PROBLEM DESCRIPTION: Return the first line, the line containing "WEB_DEGREES = 29.6", and every line between them, exactly as they stand.

DATA SEGMENT:
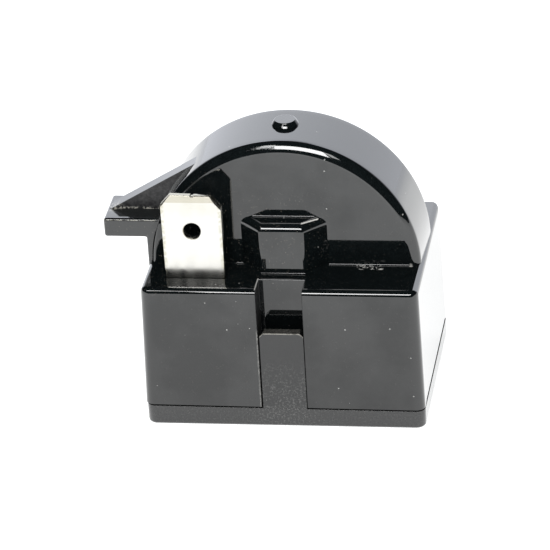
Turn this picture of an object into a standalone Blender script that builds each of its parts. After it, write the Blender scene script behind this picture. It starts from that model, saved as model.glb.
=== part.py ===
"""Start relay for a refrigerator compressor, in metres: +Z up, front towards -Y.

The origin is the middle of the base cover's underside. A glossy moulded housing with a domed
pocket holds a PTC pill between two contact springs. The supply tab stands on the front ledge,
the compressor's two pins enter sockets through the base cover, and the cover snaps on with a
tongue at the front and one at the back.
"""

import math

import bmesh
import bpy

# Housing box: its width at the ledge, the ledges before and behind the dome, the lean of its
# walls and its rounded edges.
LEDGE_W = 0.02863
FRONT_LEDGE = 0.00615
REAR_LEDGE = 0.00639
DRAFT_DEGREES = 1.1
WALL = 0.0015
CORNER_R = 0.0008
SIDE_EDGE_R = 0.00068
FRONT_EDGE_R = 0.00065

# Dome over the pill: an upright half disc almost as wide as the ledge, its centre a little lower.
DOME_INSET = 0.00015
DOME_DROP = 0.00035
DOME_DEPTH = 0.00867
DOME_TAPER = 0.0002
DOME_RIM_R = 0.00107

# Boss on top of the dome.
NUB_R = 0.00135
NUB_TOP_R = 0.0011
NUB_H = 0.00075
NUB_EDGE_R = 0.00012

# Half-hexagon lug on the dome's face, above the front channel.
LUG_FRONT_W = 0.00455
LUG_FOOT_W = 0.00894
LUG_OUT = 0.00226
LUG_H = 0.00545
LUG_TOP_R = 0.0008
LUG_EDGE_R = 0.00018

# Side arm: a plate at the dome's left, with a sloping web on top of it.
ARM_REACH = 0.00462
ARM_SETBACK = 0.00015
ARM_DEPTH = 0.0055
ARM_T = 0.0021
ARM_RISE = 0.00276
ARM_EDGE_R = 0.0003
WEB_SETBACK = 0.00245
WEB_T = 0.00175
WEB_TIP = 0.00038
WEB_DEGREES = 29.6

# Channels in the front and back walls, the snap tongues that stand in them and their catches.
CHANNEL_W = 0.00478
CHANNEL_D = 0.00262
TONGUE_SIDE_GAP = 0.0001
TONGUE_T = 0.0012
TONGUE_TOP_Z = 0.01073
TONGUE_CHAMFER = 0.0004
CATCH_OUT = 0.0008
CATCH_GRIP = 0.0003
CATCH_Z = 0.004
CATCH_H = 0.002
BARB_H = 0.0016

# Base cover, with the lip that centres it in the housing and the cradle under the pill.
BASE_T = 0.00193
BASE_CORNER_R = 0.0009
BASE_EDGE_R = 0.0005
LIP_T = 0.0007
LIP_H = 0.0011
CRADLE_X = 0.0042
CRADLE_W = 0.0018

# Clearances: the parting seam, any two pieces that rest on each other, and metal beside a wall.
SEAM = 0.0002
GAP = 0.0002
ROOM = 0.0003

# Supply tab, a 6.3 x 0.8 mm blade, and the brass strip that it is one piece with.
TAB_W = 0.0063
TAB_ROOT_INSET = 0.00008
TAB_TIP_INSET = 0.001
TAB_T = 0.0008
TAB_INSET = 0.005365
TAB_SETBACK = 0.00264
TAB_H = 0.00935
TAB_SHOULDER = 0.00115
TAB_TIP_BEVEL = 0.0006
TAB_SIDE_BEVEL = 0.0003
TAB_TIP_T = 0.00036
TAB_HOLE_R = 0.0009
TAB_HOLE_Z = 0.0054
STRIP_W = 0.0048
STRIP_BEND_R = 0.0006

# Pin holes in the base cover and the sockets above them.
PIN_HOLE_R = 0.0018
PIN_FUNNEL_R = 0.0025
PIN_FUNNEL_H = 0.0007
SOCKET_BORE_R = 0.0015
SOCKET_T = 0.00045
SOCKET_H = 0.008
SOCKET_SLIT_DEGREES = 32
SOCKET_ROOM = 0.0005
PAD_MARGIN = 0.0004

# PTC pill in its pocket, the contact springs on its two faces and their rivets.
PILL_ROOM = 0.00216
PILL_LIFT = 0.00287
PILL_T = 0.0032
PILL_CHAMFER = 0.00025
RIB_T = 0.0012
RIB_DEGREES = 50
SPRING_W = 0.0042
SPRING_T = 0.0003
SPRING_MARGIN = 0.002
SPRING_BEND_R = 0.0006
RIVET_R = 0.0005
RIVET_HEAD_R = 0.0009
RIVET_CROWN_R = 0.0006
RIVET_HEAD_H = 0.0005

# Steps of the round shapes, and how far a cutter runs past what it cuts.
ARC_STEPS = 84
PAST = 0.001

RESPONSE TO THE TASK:
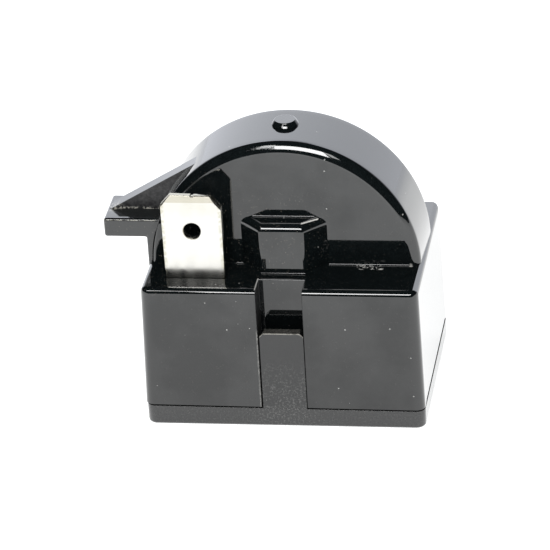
Turn this picture of an object into a standalone Blender script that builds each of its parts. After it, write the Blender scene script behind this picture. It starts from that model, saved as model.glb.
=== part.py ===
"""Start relay for a refrigerator compressor, in metres: +Z up, front towards -Y.

The origin is the middle of the base cover's underside. A glossy moulded housing with a domed
pocket holds a PTC pill between two contact springs. The supply tab stands on the front ledge,
the compressor's two pins enter sockets through the base cover, and the cover snaps on with a
tongue at the front and one at the back.
"""

import math

import bmesh
import bpy

# Housing box: its width at the ledge, the ledges before and behind the dome, the lean of its
# walls and its rounded edges.
LEDGE_W = 0.02863
FRONT_LEDGE = 0.00615
REAR_LEDGE = 0.00639
DRAFT_DEGREES = 1.1
WALL = 0.0015
CORNER_R = 0.0008
SIDE_EDGE_R = 0.00068
FRONT_EDGE_R = 0.00065

# Dome over the pill: an upright half disc almost as wide as the ledge, its centre a little lower.
DOME_INSET = 0.00015
DOME_DROP = 0.00035
DOME_DEPTH = 0.00867
DOME_TAPER = 0.0002
DOME_RIM_R = 0.00107

# Boss on top of the dome.
NUB_R = 0.00135
NUB_TOP_R = 0.0011
NUB_H = 0.00075
NUB_EDGE_R = 0.00012

# Half-hexagon lug on the dome's face, above the front channel.
LUG_FRONT_W = 0.00455
LUG_FOOT_W = 0.00894
LUG_OUT = 0.00226
LUG_H = 0.00545
LUG_TOP_R = 0.0008
LUG_EDGE_R = 0.00018

# Side arm: a plate at the dome's left, with a sloping web on top of it.
ARM_REACH = 0.00462
ARM_SETBACK = 0.00015
ARM_DEPTH = 0.0055
ARM_T = 0.0021
ARM_RISE = 0.00276
ARM_EDGE_R = 0.0003
WEB_SETBACK = 0.00245
WEB_T = 0.00175
WEB_TIP = 0.00038
WEB_DEGREES = 29.6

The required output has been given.